Natus Medical (NSDQ:BABY) reported a 1,000% increase in profits during the 1st quarter, handily beating Wall Street’s earnings-per-share forecast in the process.
Natus posted a 45% increase in sales and "record revenues" for the 3 months ended March 31, 2013, beating Wall Street expectations by 5¢.
The San Carlos, Calif.-based diagnostic and device maker posted 1st-quarter 2013 profits of $3.4 million, or 11¢ per diluted share, on sales of $85.8 million. That compares with Q1 2012 profits of $289,000, or 1¢ per diluted share, on sales of $59.4 million.
Adjusted to exclude 1-time items, EPS reached 15¢ apiece. Analysts on The Street were expecting EPS of 10¢ per share.
Natus boosted its full-year 2013 earnings guidance from 84¢-87¢ to 85¢-88¢ and maintained its prior sales forecast of $362 million to $367 million.

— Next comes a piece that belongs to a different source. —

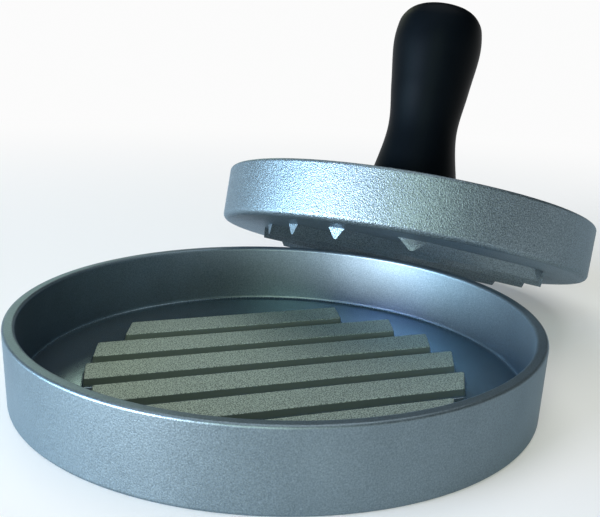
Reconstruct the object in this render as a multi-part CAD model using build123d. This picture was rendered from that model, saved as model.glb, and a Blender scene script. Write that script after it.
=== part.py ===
from build123d import *
import math
import os

# Round hand press for shaping burger patties: a shallow dish, and a press plate with an upright handle
# that fits inside it. The plate leans on the rim of the dish, with its low edge on the table.
# Sizes are in millimetres and angles in degrees. The dish stands on z = 0, centred on the Z axis,
# and the bars on its floor run along X.

# Dish: a pan cast in aluminium, with a drafted outer wall.
dish_dia = 122.0
dish_height = 17.8
dish_wall = 2.8
dish_floor = 2.8
dish_draft = 2.0
dish_inner_draft = 1.0
dish_rim_round = 0.8
dish_foot_round = 1.0
dish_corner_round = 1.5

# Flat bars cast on the floor of the dish: skewed, drafted, with their ends on a circle.
bar_count = 6
bar_pitch = 13.1
bar_width = 9.1
bar_height = 2.0
bar_side_draft = 20.0
bar_end_skew = 15.0
bar_circle_dia = 87.4
bar_corner_round = 0.9

# Press plate: a second pan, open upwards, whose outer face presses the meat.
plate_gap = 4.9
plate_height = 14.9
plate_wall = 3.0
plate_floor = 3.2
plate_rim_round = 1.3
plate_foot_round = 2.2
plate_corner_round = 3.0

# Boss in the middle of the press plate, which the handle stands on.
boss_height = 5.0
boss_margin = 2.4
boss_draft = 8.0
boss_foot_round = 1.5
boss_edge_round = 0.8

# V-shaped ridges under the press plate, cut off by a circle.
ridge_count = 6
ridge_pitch = 14.1
ridge_width = 4.0
ridge_height = 2.8
ridge_crest = 0.5
ridge_circle_dia = 80.4
ridge_end_draft = 4.0

# Handle: one turned shape moulded in black plastic.
handle_length = 65.6
handle_foot_dia = 31.0
handle_foot_round = 0.8
handle_neck_dia = 25.0
handle_neck_height = 14.0
handle_waist_dia = 20.3
handle_waist_height = 28.0
handle_grip_dia = 22.9
handle_grip_height = 40.9
handle_palm_dia = 25.7
handle_palm_height = 52.5
handle_dome_power = 3.2

# Fixing: a countersunk screw from below, in a brass insert moulded into the handle.
screw_dia = 5.0
screw_length = 24.0
screw_head_dia = 9.2
screw_head_angle = 90.0
screw_head_land = 0.3
screw_end_chamfer = 0.6
screw_socket_width = 3.0
screw_socket_depth = 1.8
screw_hole_gap = 0.25
insert_dia = 8.4
insert_length = 16.0
insert_groove_width = 1.6
insert_groove_depth = 0.7

# How the press leans: the tilt from level, the way its top leans, how far its axis passes
# beside the line through the dish, the turn of its ridges, and the gap that is left at the rim.
lean_tilt = 20.3
lean_heading = 45.7
lean_side = 6.8
lean_turn = 6.2
lean_gap = 0.05

dish_radius = dish_dia / 2
cavity_radius = dish_radius - dish_wall
plate_radius = cavity_radius - plate_gap
boss_radius = handle_foot_dia / 2 + boss_margin
boss_top = plate_floor + boss_height


def turned(points, rounds):
    """A solid of revolution about Z: the outline's corners, and the radius of some of them by index."""
    outline = make_face(Polyline(*points, close=True))
    for index, radius in rounds.items():
        corner = outline.vertices().sort_by_distance(Vector(*points[index]))[0]
        outline = fillet(corner, radius)
    return revolve(Plane.XZ * outline, Axis.Z)


def row_places(count, pitch):
    """The middles of a row of equal steps, centred on zero."""
    return [(index - (count - 1) / 2) * pitch for index in range(count)]


def dish_bar(place, root):
    """One flat bar at a given distance from the middle line, standing on the height called root."""
    half_length = math.sqrt((bar_circle_dia / 2) ** 2 - place ** 2)
    spread = bar_height * math.tan(math.radians(bar_side_draft))
    half_width = bar_width / 2 + spread
    lean = half_width * math.tan(math.radians(bar_end_skew))
    reach = half_length + spread
    corners = [(lean - reach, half_width), (-lean - reach, -half_width),
               (reach - lean, -half_width), (reach + lean, half_width)]
    outline = make_face(Polyline(*corners, close=True))
    outline = fillet(outline.vertices(), bar_corner_round)
    return Pos(0, place, root) * extrude(outline, bar_height, taper=bar_side_draft)


def make_dish():
    """The lower casting: a floor, a wall drafted outwards, and the flat bars."""
    foot_radius = dish_radius - dish_height * math.tan(math.radians(dish_draft))
    cavity_foot = cavity_radius - (dish_height - dish_floor) * math.tan(math.radians(dish_inner_draft))
    pan = turned([(0, 0), (foot_radius, 0), (dish_radius, dish_height), (cavity_radius, dish_height),
                  (cavity_foot, dish_floor), (0, dish_floor)],
                 {1: dish_foot_round, 2: dish_rim_round, 3: dish_rim_round, 4: dish_corner_round})
    bars = [dish_bar(place, dish_floor) for place in row_places(bar_count, bar_pitch)]
    return pan.fuse(*bars)


def plate_ridges():
    """The V-shaped ridges that hang under the press plate, trimmed by a drafted circle."""
    section = [(-ridge_width / 2, 0), (-ridge_crest / 2, -ridge_height),
               (ridge_crest / 2, -ridge_height), (ridge_width / 2, 0)]
    ridge = extrude(Plane.YZ * make_face(Polyline(*section, close=True)), ridge_circle_dia / 2, both=True)
    root_radius = ridge_circle_dia / 2
    crest_radius = root_radius - ridge_height * math.tan(math.radians(ridge_end_draft))
    trim = turned([(0, 0), (root_radius, 0), (crest_radius, -ridge_height), (0, -ridge_height)], {})
    return [Pos(0, place, 0) * ridge & trim for place in row_places(ridge_count, ridge_pitch)]


def countersink(hole_radius, depth):
    """The space for the screw: its head at z = 0, and a straight hole above it."""
    head_radius = screw_head_dia / 2
    cone_height = (head_radius - hole_radius) / math.tan(math.radians(screw_head_angle / 2))
    return turned([(0, 0), (head_radius, 0), (head_radius, screw_head_land),
                   (hole_radius, screw_head_land + cone_height), (hole_radius, depth), (0, depth)], {})


def make_plate():
    """The upper casting: a pan with a boss for the handle, the ridges, and the screw hole."""
    inner_radius = plate_radius - plate_wall
    boss_foot_radius = boss_radius + boss_height * math.tan(math.radians(boss_draft))
    pan = turned([(0, 0), (plate_radius, 0), (plate_radius, plate_height), (inner_radius, plate_height),
                  (inner_radius, plate_floor), (boss_foot_radius, plate_floor), (boss_radius, boss_top),
                  (0, boss_top)],
                 {1: plate_foot_round, 2: plate_rim_round, 3: plate_rim_round, 4: plate_corner_round,
                  5: boss_foot_round, 6: boss_edge_round})
    return pan.fuse(*plate_ridges()) - countersink(screw_dia / 2 + screw_hole_gap, boss_top)


def make_handle():
    """The moulded handle: a flared foot, a waist, a thicker palm end and a flattened dome."""
    palm_radius = handle_palm_dia / 2
    dome_height = handle_length - handle_palm_height
    dome = []
    for share in (0.9, 0.68):
        rise = dome_height * (1 - share ** handle_dome_power) ** (1 / handle_dome_power)
        dome.append((palm_radius * share, handle_palm_height + rise))
    side = Spline((handle_foot_dia / 2, handle_foot_round), (handle_neck_dia / 2, handle_neck_height),
                  (handle_waist_dia / 2, handle_waist_height), (handle_grip_dia / 2, handle_grip_height),
                  (palm_radius, handle_palm_height), *dome, (0, handle_length),
                  tangents=[(-0.12, 1), (-1, 0)])
    foot = Polyline((0, handle_length), (0, 0), (handle_foot_dia / 2 - handle_foot_round, 0),
                    (handle_foot_dia / 2, handle_foot_round))
    body = revolve(Plane.XZ * make_face(side + foot), Axis.Z)
    tip_room = Pos(0, 0, insert_length) * Cylinder(
        screw_dia / 2, max(screw_length - boss_top - insert_length, 0) + screw_dia / 2,
        align=(Align.CENTER, Align.CENTER, Align.MIN))
    return Pos(0, 0, boss_top) * (body - insert_body() - tip_room)


def insert_body():
    """The outer shape of the brass insert, with one groove that the plastic locks into."""
    outer = insert_dia / 2
    neck = outer - insert_groove_depth
    low = (insert_length - insert_groove_width) / 2
    high = low + insert_groove_width
    return turned([(0, 0), (outer, 0), (outer, low), (neck, low), (neck, high), (outer, high),
                   (outer, insert_length), (0, insert_length)], {})


def make_insert():
    """The brass insert with its bore, flush with the foot of the handle."""
    bore = Cylinder(screw_dia / 2, insert_length, align=(Align.CENTER, Align.CENTER, Align.MIN))
    return Pos(0, 0, boss_top) * (insert_body() - bore)


def make_screw():
    """The countersunk screw, with a hexagon socket in its head."""
    shank = screw_dia / 2
    body = countersink(shank, screw_length)
    body = chamfer(body.edges().group_by(Axis.Z)[-1], screw_end_chamfer)
    socket = extrude(RegularPolygon(screw_socket_width / 2, 6, major_radius=False), screw_socket_depth)
    return body - socket


def lean_place():
    """Where the press stands: its lower edge on the table, and its ridge crests on the rim."""
    tilt = math.radians(lean_tilt)
    heading = math.radians(lean_heading)
    height = (plate_radius - plate_foot_round) * math.sin(tilt) + plate_foot_round * (1 - math.cos(tilt))
    rim_reach = dish_radius - dish_rim_round * (1 - math.sin(tilt))
    rim_height = dish_height - dish_rim_round * (1 - math.cos(tilt))
    along = rim_reach + ((rim_height - height) * math.cos(tilt) + ridge_height + lean_gap) / math.sin(tilt)
    x = along * math.cos(heading) + lean_side * math.sin(heading)
    y = along * math.sin(heading) - lean_side * math.cos(heading)
    turn = Rot(0, 0, lean_heading) * Rot(0, lean_tilt, 0) * Rot(0, 0, lean_turn - lean_heading)
    return Pos(x, y, height) * turn


place = lean_place()
pieces = {
    "dish": make_dish(),
    "press_plate": place * make_plate(),
    "handle": place * make_handle(),
    "handle_insert": place * make_insert(),
    "handle_screw": place * make_screw(),
}

os.makedirs("parts", exist_ok=True)
for name, piece in pieces.items():
    export_step(piece, os.path.join("parts", name + ".step"))
    size = piece.bounding_box().size
    print(f"{name}: {size.X:.1f} x {size.Y:.1f} x {size.Z:.1f} mm, {piece.volume / 1000:.1f} cm3")
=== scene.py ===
import bmesh
import bpy
import math
from mathutils import Matrix, Vector


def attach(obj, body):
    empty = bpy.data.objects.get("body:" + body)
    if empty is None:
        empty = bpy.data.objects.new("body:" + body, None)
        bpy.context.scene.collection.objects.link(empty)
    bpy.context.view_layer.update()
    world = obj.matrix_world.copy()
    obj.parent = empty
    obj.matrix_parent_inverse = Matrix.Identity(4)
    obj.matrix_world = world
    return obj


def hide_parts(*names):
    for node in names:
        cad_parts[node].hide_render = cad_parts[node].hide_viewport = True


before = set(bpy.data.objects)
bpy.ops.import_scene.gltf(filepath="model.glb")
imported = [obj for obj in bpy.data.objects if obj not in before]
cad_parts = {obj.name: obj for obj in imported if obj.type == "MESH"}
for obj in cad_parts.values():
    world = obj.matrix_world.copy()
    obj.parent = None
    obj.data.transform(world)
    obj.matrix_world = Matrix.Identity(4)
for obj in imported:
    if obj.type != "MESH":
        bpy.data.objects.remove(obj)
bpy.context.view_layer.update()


# The dish. It is cast in aluminium in one piece: a flat floor, a wall that opens upwards so that it
# leaves the mould, and six flat bars on the floor that mark the patty. All of it has a pebbled
# non-stick coat. On top of the bars the coat is rougher and paler, with a coarser speckle. The olive
# tint of those tops is a painted warm reflection of the light from above, and the bars' sides are
# painted a little darker, as painted shade. Sizes are in metres.

def socket_called(sockets, name):
    """The socket of that name that a node uses with its present settings."""
    return next(one for one in sockets if one.enabled and one.name == name)


def add(tree, kind, inputs=None, **settings):
    """One node in a tree. An input, given by name or number, is a plain value or another node's output."""
    made = tree.nodes.new(kind)
    for name, value in settings.items():
        setattr(made, name, value)
    for key, value in (inputs or {}).items():
        target = made.inputs[key] if isinstance(key, int) else socket_called(made.inputs, key)
        if isinstance(value, bpy.types.NodeSocket):
            tree.links.new(value, target)
        else:
            target.default_value = value
    return made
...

Second-quarter adjusted EPS are pegged at 17¢-20¢ on sales of $86 million to $90 million
The news initially sent BABY shares down 2.6%, before investors sent the stock back up 3.3% to $14.56 apiece as of 10 a.m. today.
"I am very pleased with our first quarter results, which were driven by record revenues, margins and improved operating efficiencies," CEO Jim Hawkins said in prepared remarks. "While Europe continues to be soft, our domestic business was strong in both neurology and newborn care."
The company attributed the record revenues to strong domestic sales for its newborn care unit and neurology units, helped by rising birth rates and the company’s acquisition of CareFusion’s (NYSE:CFN) neurodiagnostics unit for $58 million.